政府はこのほど、新しい資本主義実現会議を開催し、「三位一体の労働市場改革の指針(案)」を発表した。
基本的な考え方として、日本の賃金水準は長期低迷し(実質賃金の推移で、1991年から2021年にかけて米国1.52倍、英国1.51倍、フランス・ドイツ1.34倍上昇に比べ日本1.05倍)、それでも企業は人への投資を十分に行わず、個人も自己啓発を怠ってきた。ほぼ国内充足のガラパゴス的社会で活力は失われ、年功序列の不明瞭な評価体系で、報われるしくみがわからず、給料停滞でもデフレ経済でなんとかしのげて、転職しにくく、しても給料アップにつながらない社会。
今後は、人的資本が企業価値向上のカギとの認識の下、変化への対応を急ぎ、ヒトへの投資を抜本強化する必要ありとして、以下の改革を三位一体で進めることとした。
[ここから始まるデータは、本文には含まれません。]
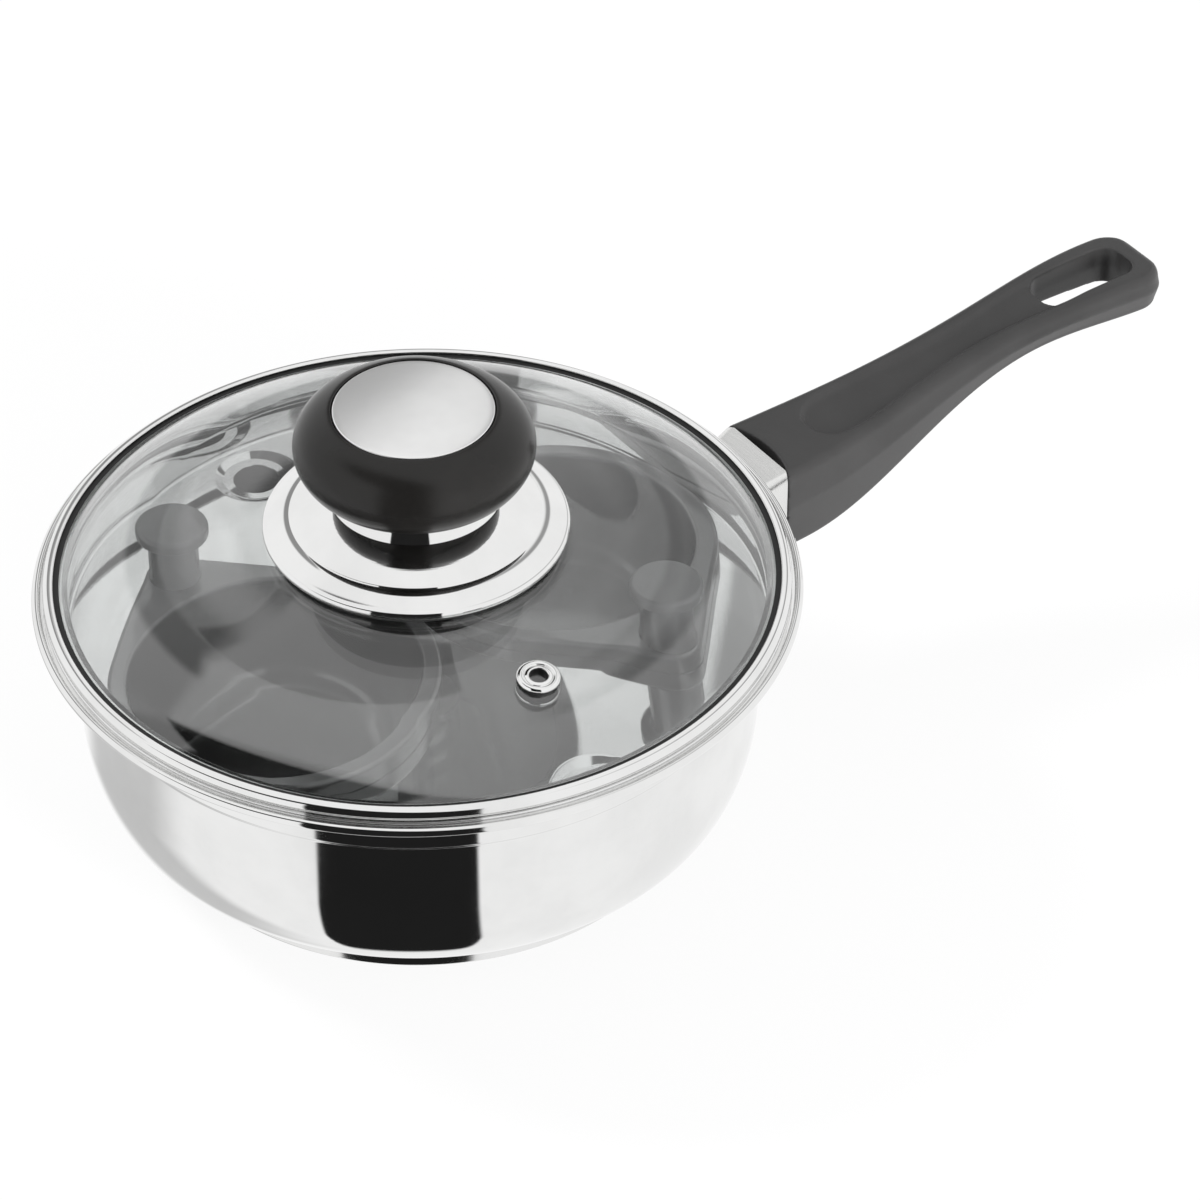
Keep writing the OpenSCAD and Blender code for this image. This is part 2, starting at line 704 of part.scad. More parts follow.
module knob_skirt()
    color(steel) difference() {
        rotate_extrude() {
            polygon(concat(
                [[roll_mid, skirt_z + 2 * skirt_roll]],
                bell(0, neck_r),
                [[neck_r, knob_z], [0, knob_z], [0, knob_z - skirt_t], [neck_r - skirt_t, knob_z - skirt_t]],
                reversed(bell(skirt_t, neck_r - skirt_t)),
                [[roll_mid, skirt_z + 2 * skirt_roll - skirt_t]]));
            translate([roll_mid, skirt_z + skirt_roll]) circle(skirt_roll);
        }
        translate([0, 0, glass_z]) cylinder(r = knob_screw_d / 2 + screw_room, h = 2 * skirt_h);
    }

// The seal lies on the glass under the skirt's rolled edge
module knob_seal_upper()
    color(rubber) rotate_extrude() polygon([
        [seal_r - seal_w, glass_at(seal_r - seal_w) + fit], [seal_r, glass_at(seal_r) + fit],
        [seal_r, skirt_z], [seal_r - seal_w, skirt_z]]);

// Radius of the knob at a height above the skirt: an ellipse round its foot's radius
function knob_at(h) = let (s = (h - knob_wide_h) / knob_half_h)
    knob_foot + knob_bulge * sqrt(max(0, 1 - s * s));

// The knob is turned, with a seat for the disc in its top and a bore for the threaded insert
module knob_body()
    color(phenolic) translate([0, 0, knob_z]) difference() {
        rotate_extrude() polygon(concat(
            [[0, 0]], [for (i = [0:20]) [knob_at(knob_h * i / 20), knob_h * i / 20]], [[0, knob_h]]));
        translate([0, 0, knob_h - disc_t]) cylinder(r = disc_r + disc_gap, h = knob_h);
        translate([0, 0, -eps]) cylinder(r = insert_r + fit, h = insert_h + eps);
    }

module knob_disc()
    color(steel) translate([0, 0, disc_z]) rotate_extrude() polygon(concat(
        [[0, -disc_t], [disc_r, -disc_t]],
        [for (i = [10:-1:0]) [disc_r * i / 10, disc_rise * (1 - pow(i / 10, 2))]]));

module knob_insert()
    color("goldenrod") translate([0, 0, knob_z]) difference() {
        cylinder(r = insert_r, h = insert_h);
        translate([0, 0, -eps]) cylinder(r = knob_screw_d / 2 + fit, h = insert_h + eps - screw_spare);
    }

// Under the glass: a rubber ring, a steel washer and the screw that clamps them all
module knob_seal_lower()
    color(rubber) translate([0, 0, clamp_z])
        ring(washer_r - 1, knob_screw_d / 2 + screw_room, washer_t - touch);

module knob_washer()
    color(satin) translate([0, 0, clamp_z - washer_t])
        ring(washer_r, knob_screw_d / 2 + screw_room, washer_t);

module knob_screw()
    translate([0, 0, clamp_z - washer_t])
        screw(knob_screw_d, knob_z + insert_h - clamp_z + washer_t - 2 * screw_spare);

pan_body();
base_core_disc();
base_cap();
handle_bracket();
flame_guard();
handle();
handle_screw();
handle_screw_washer();
egg_tray();
cup_1();
cup_1_peg();
cup_1_peg_screw();
cup_2();
cup_2_peg();
cup_2_peg_screw();
lid_glass();
lid_rim_band();
steam_vent_eyelet();
steam_vent_gasket();
knob_skirt();
knob_seal_upper();
knob_body();
knob_disc();
knob_insert();
knob_screw();
knob_washer();
knob_seal_lower();
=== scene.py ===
"""The looks of a two-cup egg poacher pan. Lengths are in millimetres until a mesh is made."""
from math import acos, asin, atan2, cos, degrees, pi, radians, sin, sqrt, tan

import bmesh
import bpy
from mathutils import Matrix, Vector


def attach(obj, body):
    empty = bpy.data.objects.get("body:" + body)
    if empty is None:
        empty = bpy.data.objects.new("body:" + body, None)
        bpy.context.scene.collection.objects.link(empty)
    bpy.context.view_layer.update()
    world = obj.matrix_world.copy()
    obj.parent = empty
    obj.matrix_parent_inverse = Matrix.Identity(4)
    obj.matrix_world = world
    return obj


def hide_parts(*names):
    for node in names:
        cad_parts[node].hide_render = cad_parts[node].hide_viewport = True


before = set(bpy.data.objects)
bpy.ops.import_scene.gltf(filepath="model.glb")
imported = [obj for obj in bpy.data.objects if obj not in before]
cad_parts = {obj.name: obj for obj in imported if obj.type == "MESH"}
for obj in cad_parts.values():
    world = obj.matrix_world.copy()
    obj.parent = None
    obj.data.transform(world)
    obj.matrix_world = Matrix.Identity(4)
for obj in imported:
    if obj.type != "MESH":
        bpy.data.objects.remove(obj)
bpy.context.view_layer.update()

# Pan body
# The vessel is one sheet of stainless steel, deep drawn and polished inside and out. A soft step
# runs round the wall, and the rim flares out to a flat land and ends in a rolled edge.
MM = 0.001
wall_r = 80
sheet = 0.8
base_h = 6
belly_r, belly_z = 38, 31
corner_r, corner_x, corner_a = 16, 62.07, -24.15
step_low, step_high, step_w = 49.2, 51.0, 0.7
flare_r, land_z, land_w = 6.5, 63.1, 2.5
roll_r, roll_rise = 1.1, 0.5
flat_margin = 1
flare_x = wall_r + step_w - sheet + flare_r
roll_x, roll_z = flare_x + land_w, land_z + roll_rise - roll_r


def arc(x, z, r, start, end, steps=12):
    """Points of a profile on an arc, from one angle in degrees to another."""
    angles = [radians(start + (end - start) * i / steps) for i in range(steps + 1)]
    return [(x + r * cos(a), z + r * sin(a)) for a in angles]


def sweep(x0, z0, x1, z1, steps=8):
    """Points of a soft step between two upright stretches of a profile."""
    parts = [i / steps for i in range(steps + 1)]
    return [(x0 + (x1 - x0) * (1 - cos(pi * t)) / 2, z0 + (z1 - z0) * t) for t in parts]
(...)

(1)リ・スキリングによる能力向上支援(2)個々の企業の実態に応じた職能給の導入(3)成長分野への労働移動の円滑化。
ポイントとして、○円滑な労働移動を中小企業の成長機会へつなげていく○「ヒトへの投資」施策パッケージのフォローアップと施策の見直しを図る○給与制度・雇用制度の透明性の確保○退職所得課税の見直し○副業・兼業の奨励、等挙げている。